Rwanda is bounded on the west by Zaire, on the south by Burundi, on the east by Tanzania, and on the north by Uganda. The Rusizi River empties south from Lake Kivu to form its western boundary with Zaire. The southern region is scattered with numerous lakes and dense forests. To the east, a high plateau declines gently toward the low marshy plains and grassy savannas of the Akagera National Park and Adagera River, which empties in to Lake Victoria and forms its eastern boundary with Tanzania. The northern region is dominated by the lofty peaks of the Virunga volcanoes and encompasses some of the most fertile land in all of Africa.
Rwanda is one of the most densely populated countries in Africa, with a population of almost eight million people in an area of approximately ten thousand square miles. The capital city is Kigali, and the official languages are Kinyarwanda and French, although Swahili is widely spoken as well. Its fertile mountain slopes and grassy plains are home to three distinct ethnic groups. The Wahutu (Hutu), whose name translates to mean "cultivators," are of Bantu stock and make up approximately eighty-five percent of the population. The Watutsi (Tutsi) are the tribe of the feudal kings of Rwanda and make up less than fifteen percent of the population. They are a tall, nomadic people who are traditionally cattle herders and great warriors. The remaining one or two percent are the Batwa pygmies, who are hunters and potters and purveyors of magic spells. Collectively, they are known as the Banyaranda--the people of Rwanda.
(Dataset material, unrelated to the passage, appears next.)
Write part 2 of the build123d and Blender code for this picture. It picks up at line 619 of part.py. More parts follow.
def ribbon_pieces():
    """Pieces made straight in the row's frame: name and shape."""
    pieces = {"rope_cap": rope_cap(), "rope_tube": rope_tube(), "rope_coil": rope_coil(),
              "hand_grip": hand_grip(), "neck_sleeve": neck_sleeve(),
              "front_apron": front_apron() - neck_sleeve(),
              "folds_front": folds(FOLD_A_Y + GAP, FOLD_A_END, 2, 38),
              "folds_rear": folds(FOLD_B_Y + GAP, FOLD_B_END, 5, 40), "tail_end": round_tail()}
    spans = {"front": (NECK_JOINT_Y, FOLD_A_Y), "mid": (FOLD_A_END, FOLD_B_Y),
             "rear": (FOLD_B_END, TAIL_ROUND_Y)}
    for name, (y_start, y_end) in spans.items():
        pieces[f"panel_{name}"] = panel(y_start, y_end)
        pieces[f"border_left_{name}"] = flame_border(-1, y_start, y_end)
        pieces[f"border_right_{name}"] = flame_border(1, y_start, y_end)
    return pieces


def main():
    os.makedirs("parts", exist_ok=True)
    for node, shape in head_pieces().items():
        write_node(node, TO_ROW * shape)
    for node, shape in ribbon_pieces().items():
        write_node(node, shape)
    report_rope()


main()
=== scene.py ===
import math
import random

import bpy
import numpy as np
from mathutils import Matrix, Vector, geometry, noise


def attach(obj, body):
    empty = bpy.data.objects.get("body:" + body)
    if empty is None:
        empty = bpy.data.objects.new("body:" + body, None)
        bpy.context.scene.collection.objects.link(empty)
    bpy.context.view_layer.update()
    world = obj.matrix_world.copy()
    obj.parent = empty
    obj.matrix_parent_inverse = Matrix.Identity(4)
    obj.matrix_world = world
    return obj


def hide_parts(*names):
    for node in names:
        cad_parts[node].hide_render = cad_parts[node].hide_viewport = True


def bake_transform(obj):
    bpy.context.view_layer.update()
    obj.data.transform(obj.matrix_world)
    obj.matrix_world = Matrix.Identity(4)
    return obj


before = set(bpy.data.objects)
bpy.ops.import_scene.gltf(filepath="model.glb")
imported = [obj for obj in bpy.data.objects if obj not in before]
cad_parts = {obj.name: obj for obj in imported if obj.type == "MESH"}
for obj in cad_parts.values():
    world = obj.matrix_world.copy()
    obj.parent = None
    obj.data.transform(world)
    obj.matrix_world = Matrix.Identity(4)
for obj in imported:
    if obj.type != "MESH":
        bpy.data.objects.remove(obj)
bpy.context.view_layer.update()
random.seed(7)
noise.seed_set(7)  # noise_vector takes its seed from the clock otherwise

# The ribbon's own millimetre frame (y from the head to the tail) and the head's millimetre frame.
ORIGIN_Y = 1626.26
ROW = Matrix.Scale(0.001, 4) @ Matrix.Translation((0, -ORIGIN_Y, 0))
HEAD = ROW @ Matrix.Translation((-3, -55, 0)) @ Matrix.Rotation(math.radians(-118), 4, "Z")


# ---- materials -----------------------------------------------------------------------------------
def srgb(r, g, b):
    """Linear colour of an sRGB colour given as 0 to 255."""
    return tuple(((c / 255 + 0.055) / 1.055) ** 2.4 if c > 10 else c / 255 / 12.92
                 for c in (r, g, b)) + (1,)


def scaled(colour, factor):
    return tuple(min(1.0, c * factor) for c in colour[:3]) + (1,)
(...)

It is generally believed that the Tutsi migrated to this region in the fifteenth century and established dominance over the agriculturalist Hutu by a series of land and cattle contracts. By the seventeenth century they had founded a kingdom encompassing the area surrounding what is now Kigali and the outlying Hutu communities. The Germans claimed Rwanda as part of German East Africa in 1890, but their presence and control were limited. Following World War I, Rwanda--along with neighboring Burundi--was assigned to Belgium as part of the League of Nations mandate (later the United Nations trust territory) of Ruanda-Urundi. The Belgians ruled indirectly through the Tutsi monarchy, but encouraged the rise of the Hutu lower classes. In 1959, war erupted between the Tutsi and the Hutu. As a result, the mwami (king) Kigeri V was deposed and forced into exile, and vast numbers of Tutsi fled to neighboring countries, setting the stage for much enmity and bloodshed in the decades to follow. Rwanda was declared a republic in January 1961 and became an independent country on July 1, 1962.
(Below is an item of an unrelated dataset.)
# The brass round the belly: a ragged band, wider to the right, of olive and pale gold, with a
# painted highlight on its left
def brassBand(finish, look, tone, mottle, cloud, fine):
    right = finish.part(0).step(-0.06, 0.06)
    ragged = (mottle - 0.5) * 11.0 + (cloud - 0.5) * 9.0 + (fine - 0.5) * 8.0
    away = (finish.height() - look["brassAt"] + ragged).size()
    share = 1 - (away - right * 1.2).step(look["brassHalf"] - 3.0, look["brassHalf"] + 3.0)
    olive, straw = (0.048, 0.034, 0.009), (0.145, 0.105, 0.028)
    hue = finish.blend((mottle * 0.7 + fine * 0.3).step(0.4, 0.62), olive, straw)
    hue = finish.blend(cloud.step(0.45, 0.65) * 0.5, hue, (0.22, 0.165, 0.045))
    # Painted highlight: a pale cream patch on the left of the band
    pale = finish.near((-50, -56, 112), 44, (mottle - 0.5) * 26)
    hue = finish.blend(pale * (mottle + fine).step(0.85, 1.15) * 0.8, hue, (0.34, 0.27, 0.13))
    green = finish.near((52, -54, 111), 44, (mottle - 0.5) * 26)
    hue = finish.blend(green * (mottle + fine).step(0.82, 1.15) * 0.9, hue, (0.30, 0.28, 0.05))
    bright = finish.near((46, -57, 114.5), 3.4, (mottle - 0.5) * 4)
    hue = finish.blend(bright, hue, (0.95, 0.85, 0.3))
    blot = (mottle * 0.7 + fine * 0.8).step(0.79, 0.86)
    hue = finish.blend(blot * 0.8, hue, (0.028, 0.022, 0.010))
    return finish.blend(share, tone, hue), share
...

Rwanda in 1949 was a land of enchantment--a wilderness where people and animals lived in harmony untouched by the outside world. Shepherds led their cattle to drink at the lakes and pools until evening, when elephants began to migrate toward the watering holes to drink and bathe. Time was told by the sun, and the moon was the calendar. A house could be built in a few days, made from trees and bamboo gathered from the forests and roofed with grass. Men prayed that the weather would be favorable for their crops, young boys dreamed of owning large herds of cattle, and little girls cradled and sang to their dolls made of spiky flowers called red-hot pokers, imagining a baby of their own. The markets were social gathering places and trading centers where a finely woven grass mat was exchanged for forty pounds of potatoes or a basket for storing grain.
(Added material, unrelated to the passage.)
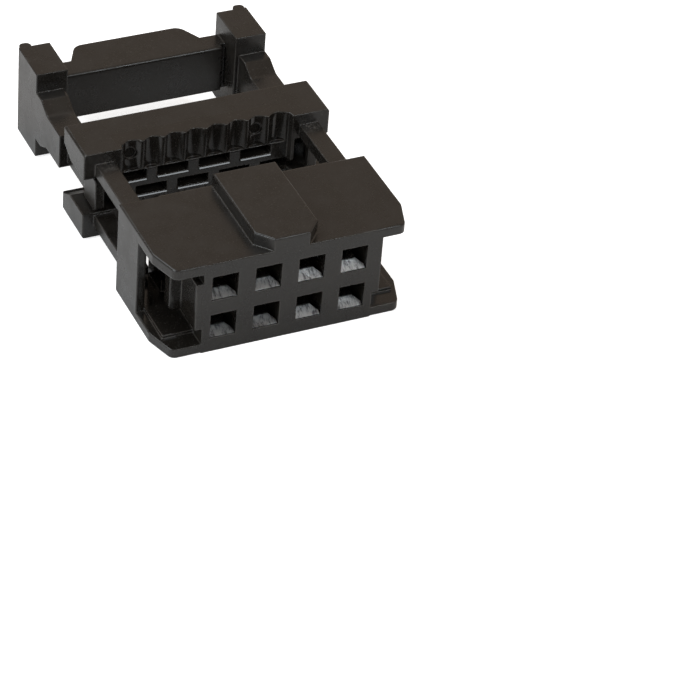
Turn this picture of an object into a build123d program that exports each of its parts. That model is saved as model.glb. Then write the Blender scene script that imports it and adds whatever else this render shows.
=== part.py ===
"""Eight-way ribbon cable socket with insulation displacement contacts, a cover and a strain relief.

The socket is drawn as it is delivered: the cover stands open behind the body and the strain
relief stands open behind the cover. X runs along the contact rows, Y from the mating face to
the cable side, and Z up through the polarizing key. The origin is the middle of the contact
grid on the mating face. All sizes are in millimetres.
"""
import os

from build123d import *

# Contact grid
pitch = 2.54
columns = 4
rows = 2

# Socket body
body_depth = 6.75
mouth_width = 1.53
mouth_height = 1.58
mouth_depth = 0.10
chamber_width = 1.60
chamber_height = 2.02
end_wall = 0.475
rear_slot_depth = 1.60
rear_slot_height = 0.90
rear_shoulder_depth = 1.90
flange_thickness = 0.60
flange_taper_width = 0.60
flange_taper_depth = 1.85
flange_corner_radius = 0.45
floor_pad_height = 0.20
floor_pad_setback = 1.15
latch_slot_width = 1.80
post_thickness = 0.50
post_depth = 2.95
side_rib_proud = 0.41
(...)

Many changes have taken place since I arrived here almost a half century ago. I have witnessed the decline and fall of colonialism in Africa and the emergence of the new and struggling African states. I have survived civil wars, revolutions, and one of the greatest human tragedies of our time, the genocide of 1994. More than once my home has been occupied by soldiers--some of them welcome, others not. The names of towns and countries have changed, and friends have come and gone. I have experienced great happiness and unbearable heartache. I have known extraordinary people and been witness to extraordinary events. I have sailed up the Congo River and camped in pygmy villages. I have attended the coronation of a Tutsi king and been a guest at the Presidential Palace. Elephants have roamed across my land, and I have communed with the mountain gorillas. I have seen the end of an era and the beginning of a new Rwanda, a country struggling to reconcile its traditional way of life with a new Africa at the dawn of the twenty-first century.
Yet, with all the changes, much has remained the same. Rwanda is still the most beautiful place on earth. My vine-covered cottage still sits on a rise surrounded by English gardens and towering hedges of hydrangeas. I still have no electricity or telephone. Food is prepared on a wood-burning stove, and the only light in the evenings is candlelight and kerosene lanterns. The chairs are African-made, laced with cowhide strips, and straw mats and goatskin rugs cover the floors. The workers still come each day to work in the fields, and every morning at my back door mothers line up with their sick babies waiting for me to treat their fevers and runny noses. The rocky road to Mugongo has, if anything, become more difficult to travel. But tea is still served at four, and every evening the crested cranes come to roost in the tufted leaves of the dracaena trees. Mikeno and Karisimbi rise majestically out of the mist to cast shadows across my land, and Nyiragongo, an active volcano, lights up the sky to the west each evening. On a clear day, I can still see Lake Kivu in the distance. And there are still more stars in the African night sky than in any other place on earth.
Today, Mugongo is filled with the sound of children's laughter and singing. This country that I love has given me much. Rwanda is my home, and it is here that I intend to spend the rest of my days. Its beauty is my inspiration. Its struggles have been my struggles. Its grief has been my deepest sorrow. Its people are my strength, and its children are my greatest joy.